As the overview shows, one currently can not find any other institution that follows an authority approach similar to the Library of Congress' that focuses on canonical strings. I guess, if Bibframe wants to be picked up by a broad mass of institutions internationally it will have to accomodate to the existing environment which would mean re-thinking Bibframe authorities by putting the primary focus on an approach that supports direct linking to persons as authorities. Today's mails on the Bibframe list by Kevin Ford of LoC (especially this one) give some hope that this may actually happen.
n Kevin Ford's and Ray Denenberg's first reply to Rob Sanderson's text on the Bibframe mailing list they write:
"BIBFRAME has explicitly stated that bf:Authority is not designed to compete with existing library authority efforts or replicate traditional library authorities.

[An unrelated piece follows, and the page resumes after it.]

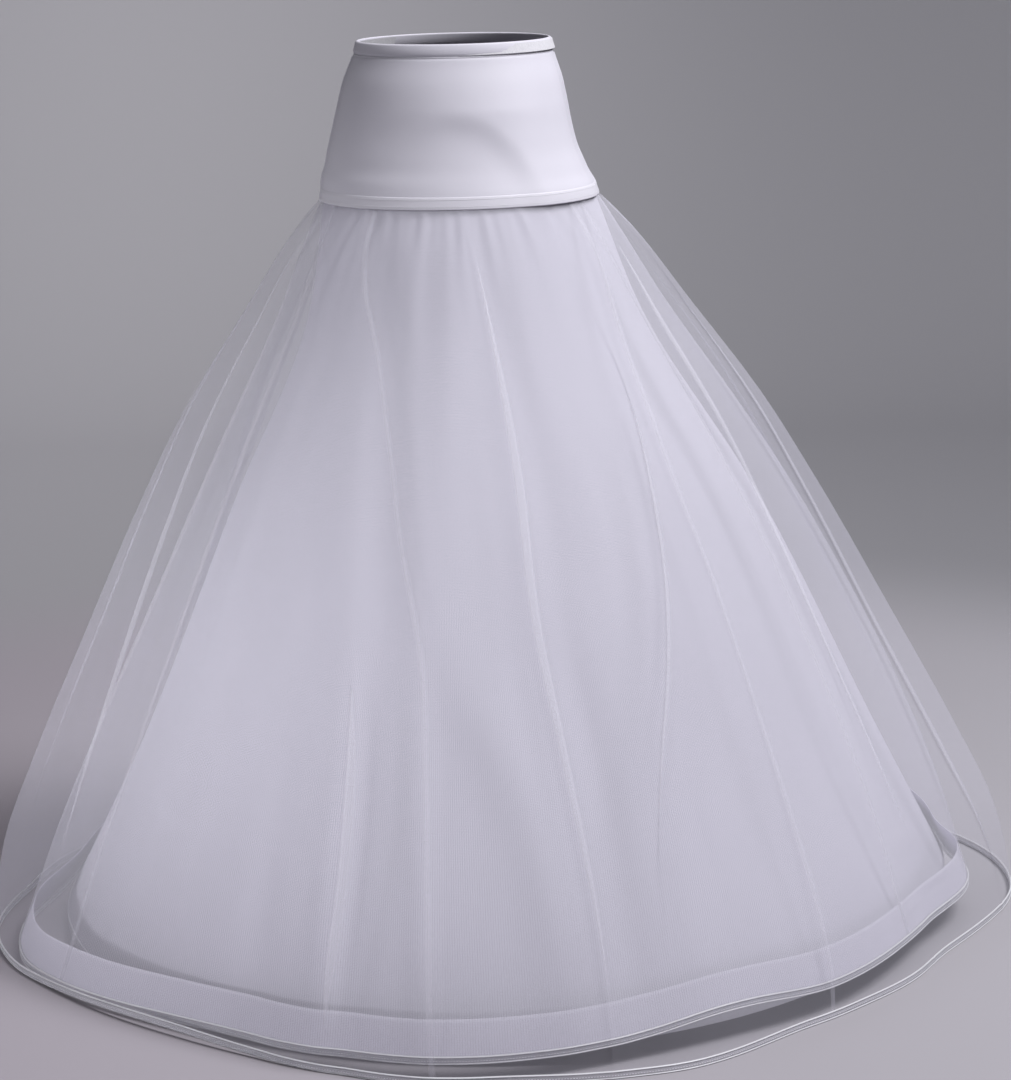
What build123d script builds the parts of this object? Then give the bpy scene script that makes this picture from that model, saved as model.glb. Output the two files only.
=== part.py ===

Furthermore, nowhere is it ever asserted that 'bf:Person != foaf:Person' and nowhere is it said that 'bf:Authority == madsrdf:Authority'. Nothing, either way, is actually declared presently. Rather, bf:Authority is an abstraction allowing the implementer to reference a traditional authority. It is these traditional authorities that include the strings in question.".
It is correct that there is no explicit and formal statement that a bf:Authority can not be a foaf:Person and must be a mads:Authority. But the use of a vocabulary is not only (and probably even not in the first place) guided by its RDFS/OWL representation. Examples and tools can have a lot more power directing the use of a vocabulary. The example Bibframe data from Deutsche Nationalbibliothek shown above makes clear that even early implementers (at least one) obviously did understand Bibframe authorities as string-centric (otherwise they'd put a direct link to the GND into the data).
Besides the DNB Bibframe test data, there exist other examples suggesting Bibframe is primarily dealing with string authorities:
- Definitions and names currently have a lot of "controlled name" in them, e.g. http://bibframe.org/vocab/Person.html.
- Examples in the Bibframe vocabulary documentation, e.g. at [http://bibframe.org/vocab/creator.html])(http://bibframe.org/vocab/creator.html).
Output of the Bibframe Editor, here is some example output I get when I chose a LoC person authority to link to (converted to turtle):
@prefix rdf: <http://www.w3.org/1999/02/22-rdf-syntax-ns#> . <http://example.org/46bf66bc-51e0-4c80-9444-79141c2e28cc> <http://bibframe.org/vocab/language> <http://id.loc.gov/vocabulary/languages/eng> ; <http://bibframe.org/vocab/title> "Ways of Worldmaking" ; <http://id.loc.gov/vocabulary/relators/aut> <http://example.org/6636d72e-9933-649a-b769-2ef41d241937> ; a <http://bibframe.org/vocab/Work> . <http://example.org/6636d72e-9933-649a-b769-2ef41d241937> <http://bibframe.org/vocab/authoritySource> <http://id.loc.gov/authorities/names> ; <http://bibframe.org/vocab/authorizedAccessPoint> "Goodman, Nelson"@en ; <http://bibframe.org/vocab/hasAuthority> <http://id.loc.gov/authorities/names/n50037322> ; a <http://bibframe.org/vocab/Person> .
If Bibframe wants to make clear that it in fact does NOT require people to use blank nodes with string authorities and that it supports and may even prefer direct interlinking of works and associated agents then it should behave like that and replace the current definitions, examples and output of the Bibframe editor. It would be even better if the Library of Congress changed its approach of modeling its own authorities and added URIs for the real-world objects (persons, corporate bodies etc.) to their authority data so that one could directly link to them.